22 En het geschiedde op den zesden dag, dat zij dubbel brood verzamelden, twee gomers voor een; en al de oversten der vergadering kwamen en verkondigden het aan Mozes.
Sotheli in the sixte dai thei gaderiden double metis, that is, `twei gomor by ech man. Forsothe alle the princis of the multitude camen, and telden to Moises, which seide to hem,
23 Hij dan zeide tot hen: Dit is het, dat de HEERE gesproken heeft: Morgen is de rust, de heilige sabbat des HEEREN! wat gij bakken zoudt, bakt dat, en ziedt, wat gij zieden zoudt; en al wat over blijft, legt het op voor u in bewaring tot den morgen.
This it is that the Lord spak, The reste of the sabot is halewid to the Lord, do ye what euer thing schal be wrouyt to morewe, and sethe ye tho thingis that schulen be sodun; sotheli what euer thing is residue, kepe ye til in to the morewe.
24 En zij leiden het op tot den morgen, gelijk als Mozes geboden had; en het stonk niet, en er was geen worm in.
And thei diden so as Moises comaundide, and it was not rotun, nether a worm was foundun ther ynne.
25 Toen zeide Mozes: Eet dat heden, want het is heden de sabbat des HEEREN; gij zult het heden op het veld niet vinden.
And Moises seide, Ete ye that in this dai, for it is the sabat of the Lord, it schal not be foundun to dai in the feeld; gadere ye in sixe daies,
26 Zes dagen zult gij het verzamelen; doch op den zevenden dag is het sabbat, op denzelven zal het niet zijn.
forsothe the sabat of the Lord is in the seuenthe dai, therfor it schal not be foundun.
27 En het geschiedde aan den zevenden dag, dat sommigen van het volk uitgingen, om te verzamelen; doch zij vonden niet.

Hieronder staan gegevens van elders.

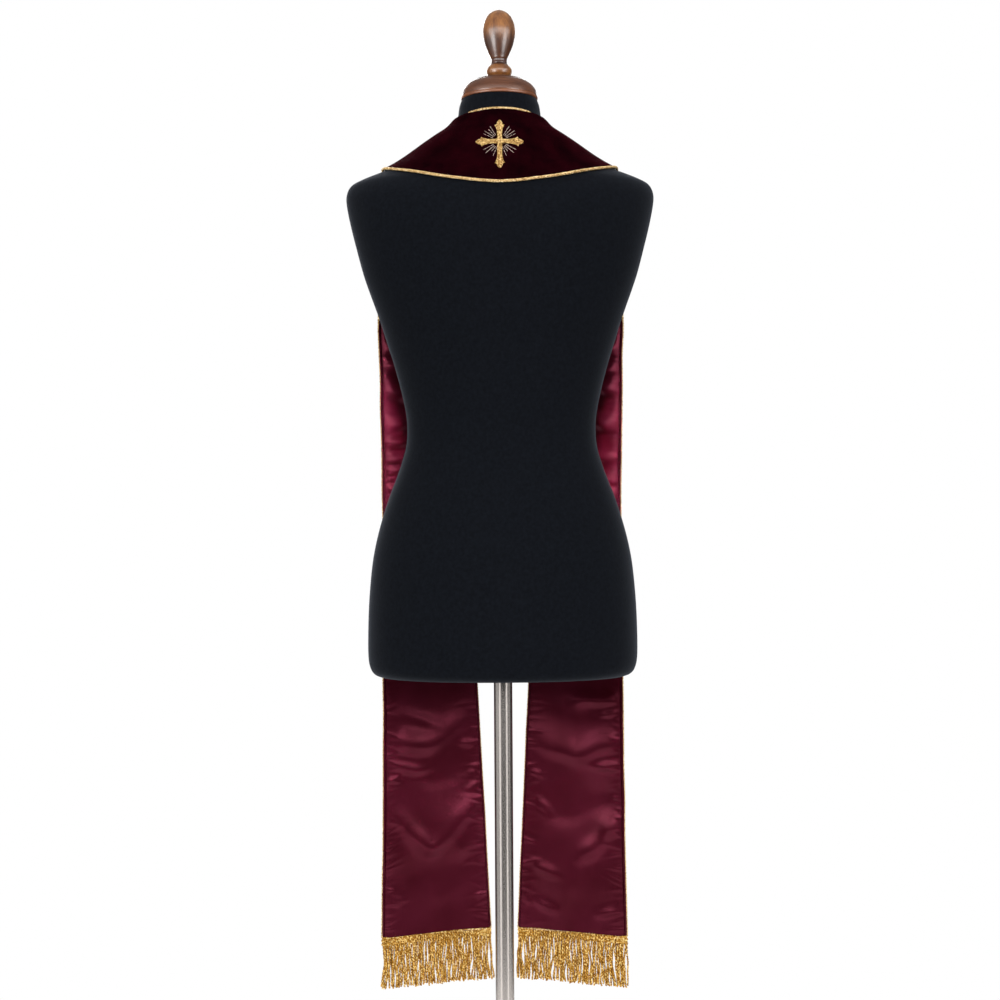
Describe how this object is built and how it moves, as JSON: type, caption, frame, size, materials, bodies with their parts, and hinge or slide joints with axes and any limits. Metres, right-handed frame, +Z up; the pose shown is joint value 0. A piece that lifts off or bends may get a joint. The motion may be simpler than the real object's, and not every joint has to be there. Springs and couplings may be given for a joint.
{
  "type": "clerical stole on a limbless dress form",
  "caption": "Velvet clerical stole with satin lining, gold cord, cross and bullion fringe, laid over a limbless dress form on a round steel stand.",
  "frame": {"origin": "centre of the round foot's underside, on the floor", "axes": "+Z up along the pole; the stole's panels hang on the -Y side and the cross lies on the back, on the +Y side; +X is the wearer's left"},
  "size_m": [0.4, 0.4, 1.6264],
  "materials": {
    "velvet": "deep wine cotton velvet, short pile",
    "satin": "burgundy satin, soft sheen",
    "gold_cord": "twisted gold rayon cord",
    "gold_fringe": "twisted gold bullion",
    "gold_embroidery": "gold satin stitch",
    "jersey": "fine blue-black jersey, matt",
    "wood": "turned and lacquered",
    "steel": "brushed"
  },
  "bodies": {
    "root": {"velvet_left": "velvet", "velvet_right": "velvet", "lining_left": "satin", "lining_right": "satin", "inner_cord_left": "gold_cord", "inner_cord_right": "gold_cord", "outer_cord_left": "gold_cord", "outer_cord_right": "gold_cord", "fringe_left": "gold_fringe", "fringe_right": "gold_fringe", "cross": "gold_embroidery", "form_torso": "jersey", "neck_cap": "wood", "finial": "wood", "pole": "steel", "base_collar": "steel", "base_plate": "steel"}
  },
  "joints": []
}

The seuenthe dai cam, and summe of the puple yeden out `to gadire, and thei founden not.
28 Toen zeide de HEERE tot Mozes: Hoe lang weigert gijlieden te houden Mijn geboden en Mijn wetten?
Forsothe the Lord seide to Moises, Hou long `nylen ye kepe my comaundementis, and my lawe?

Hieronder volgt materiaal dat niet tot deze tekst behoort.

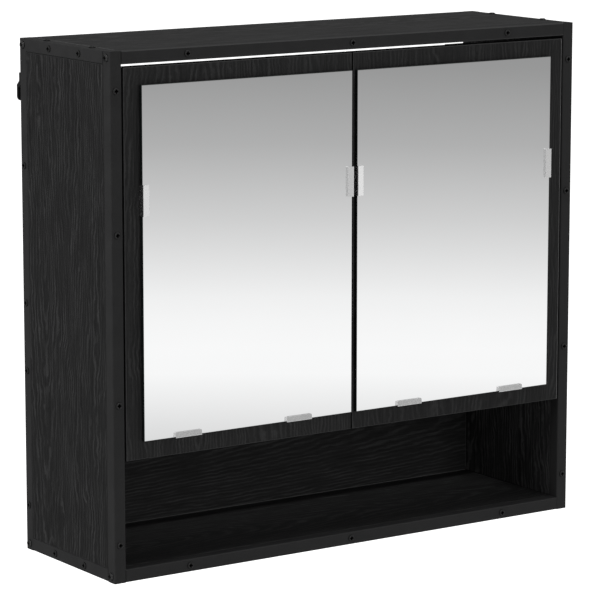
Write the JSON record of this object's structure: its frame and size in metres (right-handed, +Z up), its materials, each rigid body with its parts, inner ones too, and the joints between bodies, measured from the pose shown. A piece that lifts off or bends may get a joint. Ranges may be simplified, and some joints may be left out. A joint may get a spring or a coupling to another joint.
{
  "type": "medicine cabinet with mirror",
  "caption": "Wall-hung black mirror cabinet: square-tube steel frame, oak-effect boards, two inset mirror doors over an open niche.",
  "frame": {"origin": "middle of the line between the two wall-fixing holes, in the wall plane", "axes": "+X to the right as seen from the front, +Y into the wall, +Z up; the doors face -Y"},
  "size_m": [0.6552, 0.2162, 0.6032],
  "materials": {
    "frame_paint": "satin black powder coat",
    "oak_upright": "black oak effect, upright grain",
    "oak_level": "black oak effect, level grain",
    "door_oak": "black oak effect, upright grain",
    "mirror": "silvered glass with dark edges",
    "clip": "satin plated",
    "black_screw": "black oxide",
    "hanger_paint": "black",
    "zinc": "zinc plated",
    "nickel": "nickel plated",
    "beech": "raw beech"
  },
  "bodies": {
    "cabinet": {"front_post_left": "frame_paint", "front_post_right": "frame_paint", "rear_post_left": "frame_paint", "rear_post_right": "frame_paint", "side_rail_bottom_left": "frame_paint", "side_rail_bottom_right": "frame_paint", "side_rail_top_left": "frame_paint", "side_rail_top_right": "frame_paint", "front_rail_bottom": "frame_paint", "front_rail_top": "frame_paint", "rear_rail_bottom": "frame_paint", "rear_rail_top": "frame_paint", "post_caps": "frame_paint", "rail_inserts": "zinc", "side_panel_left": "oak_upright", "side_panel_right": "oak_upright", "top_panel": "oak_level", "bottom_panel": "oak_level", "divider_shelf": "oak_level", "inner_shelf": "oak_level", "back_board_lower": "oak_level", "back_board_upper": "oak_level", "screws_front": "black_screw", "screws_rear": "black_screw", "screws_sides": "black_screw", "screws_top": "black_screw", "screws_bottom": "black_screw", "hanger_screws": "black_screw", "corner_bolts": "black_screw", "hanger_left": "hanger_paint", "hanger_right": "hanger_paint", "shelf_pins": "zinc", "divider_dowels": "beech", "hinge_arms_left": "nickel", "hinge_arms_right": "nickel", "hinge_bases_left": "nickel", "hinge_bases_right": "nickel", "base_screws_left": "nickel", "base_screws_right": "nickel"},
    "left_door": {"door_left": "door_oak", "mirror_left": "mirror", "hinge_cups_left": "nickel", "hinge_pins_left": "nickel", "cup_screws_left": "nickel", "clip_screws_left": "nickel", "mirror_clip_left_outer": "clip", "mirror_clip_left_inner": "clip", "mirror_clip_left_low_outer": "clip", "mirror_clip_left_low_inner": "clip"},
    "right_door": {"door_right": "door_oak", "mirror_right": "mirror", "hinge_cups_right": "nickel", "hinge_pins_right": "nickel", "cup_screws_right": "nickel", "clip_screws_right": "nickel", "mirror_clip_right_outer": "clip", "mirror_clip_right_inner": "clip", "mirror_clip_right_low_outer": "clip", "mirror_clip_right_low_inner": "clip"}
  },
  "joints": [
    {"name": "left_door_hinge", "type": "hinge", "parent": "cabinet", "child": "left_door", "pos_m": [-0.292, -0.20145, -0.17555], "axis": [0, 0, 1], "range_deg": [-100, 0]},
    {"name": "right_door_hinge", "type": "hinge", "parent": "cabinet", "child": "right_door", "pos_m": [0.292, -0.20145, -0.17555], "axis": [0, 0, 1], "range_deg": [0, 100]}
  ]
}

29 Ziet, omdat de HEERE ulieden den sabbat gegeven heeft, daarom geeft Hij u aan den zesden dag voor twee dagen brood; een ieder blijve in zijn plaats! dat niemand uit zijn plaats ga op den zevenden dag!

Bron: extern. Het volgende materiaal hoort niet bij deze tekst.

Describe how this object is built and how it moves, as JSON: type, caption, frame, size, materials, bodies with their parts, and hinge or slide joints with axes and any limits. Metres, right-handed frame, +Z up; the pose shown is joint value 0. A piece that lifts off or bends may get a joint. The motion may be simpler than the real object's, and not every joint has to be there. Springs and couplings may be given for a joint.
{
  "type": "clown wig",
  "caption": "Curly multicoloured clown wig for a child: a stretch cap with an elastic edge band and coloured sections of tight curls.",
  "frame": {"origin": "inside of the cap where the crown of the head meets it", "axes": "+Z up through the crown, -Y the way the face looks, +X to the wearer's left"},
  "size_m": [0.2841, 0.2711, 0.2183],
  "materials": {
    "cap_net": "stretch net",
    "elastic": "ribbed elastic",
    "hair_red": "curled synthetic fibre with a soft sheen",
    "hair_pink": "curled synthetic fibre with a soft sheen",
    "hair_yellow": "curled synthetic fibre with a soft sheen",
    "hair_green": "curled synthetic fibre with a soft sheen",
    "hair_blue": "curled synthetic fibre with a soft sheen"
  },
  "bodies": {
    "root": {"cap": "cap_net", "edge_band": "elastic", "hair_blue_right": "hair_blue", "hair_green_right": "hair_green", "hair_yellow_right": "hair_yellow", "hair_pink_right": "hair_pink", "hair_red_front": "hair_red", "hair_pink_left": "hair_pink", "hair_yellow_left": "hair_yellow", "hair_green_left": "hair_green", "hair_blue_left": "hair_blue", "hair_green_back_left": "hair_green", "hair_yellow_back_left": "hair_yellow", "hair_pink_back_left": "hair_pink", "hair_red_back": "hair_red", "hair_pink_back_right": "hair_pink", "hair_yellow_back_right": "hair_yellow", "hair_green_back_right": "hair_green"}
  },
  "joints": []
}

Se ye that the Lord yaf to you the sabat, and for this he yaf to you in the sixte dai double meetis; ech man dwelle at him silf, noon go out of his place in the seuenthe dai.
30 Alzo rustte het volk op den zevenden dag.
And the puple kepte sabat in the seuenthe dai.
31 En het huis Israels noemde deszelfs naam Man; en het was als korianderzaad, wit, en de smaak daarvan was als honigkoeken.
And the hous of Israel clepide the name therof man, which was whijt as the seed of coriandre, and the taast therof was as of flour with hony.
32 Voorts zeide Mozes: Dit is het woord, hetwelk de HEERE bevolen heeft: Vul een gomer daarvan tot bewaring voor uw geslachten, opdat zij zien het brood, dat Ik ulieden heb te eten gegeven in deze woestijn, toen Ik u uit Egypteland uitleidde.
Forsothe Moises seide, This is the word which the Lord comaundide, Fille thou a gomor therof, and be it kept in to generaciouns to comynge aftirward, that thei knowe the breed bi which Y fedde you in the wildirnesse, whanne ye weren led out of the lond of Egipt.
33 Ook zeide Mozes tot Aaron: Neem een kruik, en doe een gomer vol Man daarin; en zet die voor het aangezicht des HEEREN, tot bewaring voor uw geslachten.
And Moises seide to Aaron, Take thou o vessel, and putte therinne man, as myche as gomor mai take, and putte bifore the Lord, to be kept in to youre generaciouns,
34 Gelijk als de HEERE aan Mozes geboden had, alzo zette ze Aaron voor de getuigenis tot bewaring.
as the Lord comaundide to Moises; and Aaron puttide that to be kept in the tabernacle.
35 En de kinderen Israels aten Man veertig jaren, totdat zij in een bewoond land kwamen; zij aten Man, totdat zij kwamen aan de pale van het land Kanaan.
Forsothe the sones of Israel eeten manna in fourti yeer, til thei camen in to the lond abitable; thei weren fed with this mete til thei touchiden the endis of the lond of Canaan.
36 Een gomer nu is het tiende deel van een efa.
Forsothe gomor is the tenthe part of efy.